Tuesday night's pork roast turned out fabulous; I was a little worried, when I put the recipe in the slow cooker that morning. It was an apricot glazed pork loin, (which sounded yummy to me)and called for a whole onion, a jar of apricot jam, two tablespoons of dijon mustard and a can of chicken broth. Once the mixture was in the slow cooker, it smelled overwhelmingly of the onions and dijon mustard, and I was very worried that it would be way too oniony (like my chicken casserole of a couple weeks ago). But after 8+ hours of cooking, I came home to a sweet-but-tangy smelling sauce and a tender, juicy pork roast. Threw a little cornstarch in the sauce to thicken it, and we had a main course that was to die for! The only downside is that I'm sure it was not Weight Watchers' low cal guidelines; but we didn't have any potatoes or bread that night, just a healthy helping of steamed green beans to go with the pork, so hopefully that did help somewhat!
The other "pork" that's been NOT so fabulous this week is that dang H1N1, or swine, flu. Working in a health system (in a building that is connected to our hospital) we are on the front line for all the CDC breaking decisions, updates, etc. Our county health department is receiving small shipments of the vaccine in weekly, and hospital staff are one of the first phases to be vaccinated. Since we see infants in our office, we were in phase two this week. With the shortage, there wasn't enough vaccine for all of my staff to be vaccinated yet, just the ones that have the most contact with patients. I've heard so much discussion of the H1N1 and the vaccine - the discussion in my hair salon last week was predominantly that they would NOT be getting the vaccine, because who knows if it is safe, it hasn't been tested enough, etc.
I shared my thoughts on the subject with them, and suggested that they might check out the Greene County and the CDC website.
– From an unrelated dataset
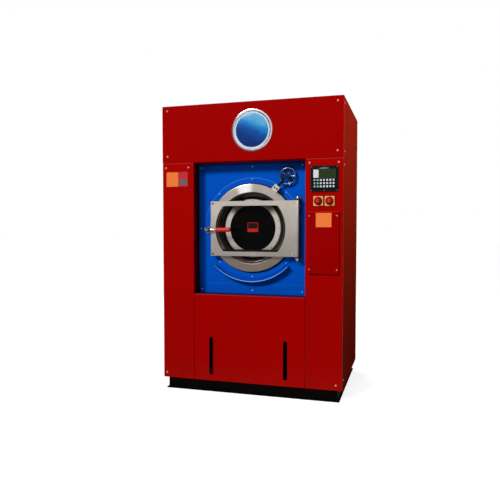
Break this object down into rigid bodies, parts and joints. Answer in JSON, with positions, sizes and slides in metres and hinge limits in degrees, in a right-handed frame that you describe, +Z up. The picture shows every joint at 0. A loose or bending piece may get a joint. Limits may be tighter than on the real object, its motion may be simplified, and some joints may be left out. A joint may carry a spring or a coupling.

This flu vaccine is made very similarly to every other year's seasonal flu vaccine, and the risks and outcomes of contracting the H1N1 flu (particularly for children/teens and immuno-compromised) FAR outweigh the possible and minute risks of the vaccine. I've taken the seasonal flu vaccine for the last several years, although I've never been one of those who has sworn by it. The reality is, the CDC looks at the multiple strain possibilities each year and then gives an educated guess at which one will be the most common. Sometimes they get it right, sometimes they don't.
But the secondary illnesses (in particular, pneumonia) that can follow the H1N1 virus are affecting children and teens, which is something that rarely happens with the seasonal flu virus. So, as soon as I can get the vaccine for Jace, the better. Chances are that he won't get terribly sick if he does get the H1N1 virus, but I'd rather get him the vaccine for added protection against getting it at all. What are your thoughts? Lemme hear your thoughts on what you've decided and why.
Today was our 17th annual Pink Ribbon Rally at the local mall, and it was a great event, with several breast cancer survivors telling their story and some great entertainment by a local musician. Tonight we're heading to friends Carl and Pam's for dinner; it will be a Cajun feast, with several other couples. Paige is in town and hanging out with us this afternoon, and Neil/Jace are looking forward to a parent-free evening of movies and pizza!